Nicklin credits this framework with pushing people to do things differently, and says that it focused people’s minds in the business. “When you’re driven by that belief of having to make the changes, it forces you to get creative, which is exactly what we did across both reader revenues and advertising,” he explained.
“So whilst there might have been some cynicism and doubt in some quarters, there was an absolute belief that we had to do it.”
A deep and unique reader relationship
Back at the start of the Guardian’s three-year drive to break even, there was an emphasis on the importance of reader revenue, but there wasn’t a great deal of understanding about how growing it was going to be achieved. “Back then, it was all around membership,” Nicklin said. “But there was a belief that it was a genuinely deliverable pillar on the basis that we have such a unique and close relationship with our readers.”
The publisher’s reimagining of its membership proposition is well-documented, having changed to be more about contributions and supporting, rather than purely joining something. They now have 655,000 regular monthly supportersacross print and digital, with a further 300,000 people making one-off contributions in the last year alone.
“It’s now over half of our revenues come from readers, as opposed to advertising,” Nicklin highlighted. “Only a very small proportion of it is now based on print…so we’re definitely more of a digital business, and more of a reader-focused business.”
The video pivot that’s paying off
When it comes to video, many publishers are now extremely cautious, given the number who got burned following the great ‘pivot to video’ a couple of years ago. The Guardian had also ‘invested reasonably’ in the format, and initially it looked like they were also going to fall short of being able to make sustainable revenue.
But Nicklin says that the early investment — and early shortfall — is actually setting them up to do very well in the long term.
“When I first arrived, I remember looking at the number that we put against video, scratching my head going, ‘How the hell are we going to make that?’” he admitted. “We didn’t hit that number. We got close to it, but not in the way we expected.”
Their mistake was in the initial approach, according to Nicklin. The team started off by asking how they were going to invest in video, rather than what the outcome would be. As a result, they created a lot of video content, but didn’t get as many views as they wanted, and as a result, they couldn’t monetise it to the extent they wanted to.
But now, the Guardian has put the focus on optimising the reader experience in order to get people to view videos. “We’re now getting a lot more views on our video, both on our platform, and off our platform with YouTube,” Nicklin explained. “So now it’s a case of saying, ‘‘We’ve got the eyeballs, now we can monetise this thing.’”

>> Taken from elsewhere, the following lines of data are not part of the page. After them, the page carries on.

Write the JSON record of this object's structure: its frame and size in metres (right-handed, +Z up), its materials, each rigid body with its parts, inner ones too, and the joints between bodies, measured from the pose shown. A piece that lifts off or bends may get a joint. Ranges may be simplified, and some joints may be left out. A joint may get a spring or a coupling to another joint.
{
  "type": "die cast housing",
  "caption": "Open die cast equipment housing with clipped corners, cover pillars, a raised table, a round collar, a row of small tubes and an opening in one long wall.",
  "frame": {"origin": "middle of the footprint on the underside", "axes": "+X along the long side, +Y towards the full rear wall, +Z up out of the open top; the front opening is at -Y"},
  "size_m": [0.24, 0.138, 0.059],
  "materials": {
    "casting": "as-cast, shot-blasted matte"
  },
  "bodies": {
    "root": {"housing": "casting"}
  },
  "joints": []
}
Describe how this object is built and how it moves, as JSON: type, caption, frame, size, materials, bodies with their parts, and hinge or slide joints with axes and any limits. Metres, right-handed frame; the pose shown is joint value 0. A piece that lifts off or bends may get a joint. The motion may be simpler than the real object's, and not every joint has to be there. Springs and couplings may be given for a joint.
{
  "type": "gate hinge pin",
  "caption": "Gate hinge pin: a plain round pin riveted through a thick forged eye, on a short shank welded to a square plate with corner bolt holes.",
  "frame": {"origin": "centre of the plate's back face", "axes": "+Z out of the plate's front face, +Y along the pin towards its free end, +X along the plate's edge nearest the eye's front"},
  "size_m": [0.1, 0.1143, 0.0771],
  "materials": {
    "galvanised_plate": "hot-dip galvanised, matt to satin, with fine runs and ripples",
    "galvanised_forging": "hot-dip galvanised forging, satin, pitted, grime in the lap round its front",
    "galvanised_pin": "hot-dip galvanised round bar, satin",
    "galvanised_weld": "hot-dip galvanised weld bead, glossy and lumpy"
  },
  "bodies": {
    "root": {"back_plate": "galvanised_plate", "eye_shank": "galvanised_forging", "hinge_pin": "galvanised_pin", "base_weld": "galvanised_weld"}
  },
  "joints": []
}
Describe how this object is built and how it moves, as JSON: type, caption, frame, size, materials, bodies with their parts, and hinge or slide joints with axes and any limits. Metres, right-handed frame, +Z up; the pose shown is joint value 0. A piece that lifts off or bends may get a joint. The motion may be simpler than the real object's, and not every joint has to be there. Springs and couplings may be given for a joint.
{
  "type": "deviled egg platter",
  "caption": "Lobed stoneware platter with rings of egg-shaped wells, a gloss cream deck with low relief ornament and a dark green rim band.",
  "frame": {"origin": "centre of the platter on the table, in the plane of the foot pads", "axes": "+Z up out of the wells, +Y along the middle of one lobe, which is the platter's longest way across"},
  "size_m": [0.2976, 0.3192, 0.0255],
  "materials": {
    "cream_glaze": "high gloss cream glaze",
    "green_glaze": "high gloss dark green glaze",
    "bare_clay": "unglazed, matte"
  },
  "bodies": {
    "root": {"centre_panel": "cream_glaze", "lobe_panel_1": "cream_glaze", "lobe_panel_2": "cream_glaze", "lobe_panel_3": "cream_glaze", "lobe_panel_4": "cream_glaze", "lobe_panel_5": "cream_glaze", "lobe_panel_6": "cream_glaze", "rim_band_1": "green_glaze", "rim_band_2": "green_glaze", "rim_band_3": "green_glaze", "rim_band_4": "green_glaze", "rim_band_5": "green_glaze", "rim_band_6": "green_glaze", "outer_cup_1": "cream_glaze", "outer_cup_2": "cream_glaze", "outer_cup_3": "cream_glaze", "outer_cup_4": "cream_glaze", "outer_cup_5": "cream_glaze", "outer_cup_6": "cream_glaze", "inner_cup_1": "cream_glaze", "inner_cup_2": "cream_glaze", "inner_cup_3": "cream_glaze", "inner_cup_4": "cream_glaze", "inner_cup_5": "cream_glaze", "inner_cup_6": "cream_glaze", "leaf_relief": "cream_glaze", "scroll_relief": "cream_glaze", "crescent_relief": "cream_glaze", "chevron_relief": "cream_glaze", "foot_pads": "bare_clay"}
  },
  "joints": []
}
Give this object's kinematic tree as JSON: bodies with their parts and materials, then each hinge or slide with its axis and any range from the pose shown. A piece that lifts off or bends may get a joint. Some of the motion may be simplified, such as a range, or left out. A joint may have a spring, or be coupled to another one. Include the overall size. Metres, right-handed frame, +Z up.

“And again our video, both within outstream and preroll is growing pretty handsomely as advertisers are beginning to realise that premium video environments are quite hard to come by.”
Banging the drum for a premium environment
Reinforcing the value of those quality and premium publishing environments is another key pillar of the Guardian’s strategy, and has played a part in turning around the fortunes of the publisher over the past three years.
The Guardian faced the same challenges as many other publishers a few years ago, with ad revenues dropping by almost 20% back in 2015/16 as advertisers started chasing audiences at scale across the internet. But Nicklin points out that the tide has started to turn strongly, as “the perils and dangers with that sort of buying have become apparent,” from brand safety fears to ad fraud.
“All of these things just seemed to put the handbrake on the drive towards audience buying at scale…obviously it still grew, but not at the same rate, and not at the same detrimental impact on us,” he explained. “But at the same time, we did a whole lot of things to try and say…how are we going to adapt?”
The focus in 2016 therefore turned towards creating a new proposition and narrative about what the Guardian could offer. “We took out to market the notion that the Guardian was a platform for action,” Nicklin said. “Based on the deep relationship we had with our readers, the level of trust that we had, and the quality environment that we advertised in, we could get our readers to do things.”
“We used to just spend the first twelve months going, what do you want our readers to do? And that was the way that we got briefs in from people, and it was a really interesting approach because it just encapsulated in one space why premium quality environments were so important, and the relationships that that engendered.”
But the Guardian also accepted that the wider trend of advertisers wanting to buy audiences cheaply across the internet wasn’t going away, and so they focused on optimising their ad tech stack, as well as being the first publisher in the UK to offer a programmatic guaranteed offering.
“When you put all of these things together, it culminated in quite a lot of success for us. Last year we grew our advertising revenues by 3 percent,” Nicklin said.
And when it comes to the future, Nicklin is optimistic about the brand’s ad revenues. “Whilst we’ve had a lot of success over the last couple of years with our ad business, the data tells me there’s still so much more to go after, which is why we’re excited about it.”
2 million supporters by 2022
The next three years are set to be just as exciting for the Guardian, if plans for their next milestone are realised. The goal by 2022 is to have two million supporters, up from just over a million at present.
For Nicklin, this will be achieved by building on the successes which got the newspaper this far, and “putting the reader at the heart of everything we do.”
“To do that, you have to continue to get to know them very well, and continue to create the world-class journalism that we do every single day,” he outlined.
“From an advertising perspective, it is absolutely to carry on going where we’re going, and banging the drum for quality and for premium, and for just helping people understand why that makes sense.”
Whether the rapid increase in the number of publishers putting up paywalls will dent the Guardian’s contributor model remains to be seen, but it’s heartening to hear such optimism and faith in the newspaper’s foundations from the man in charge of the money.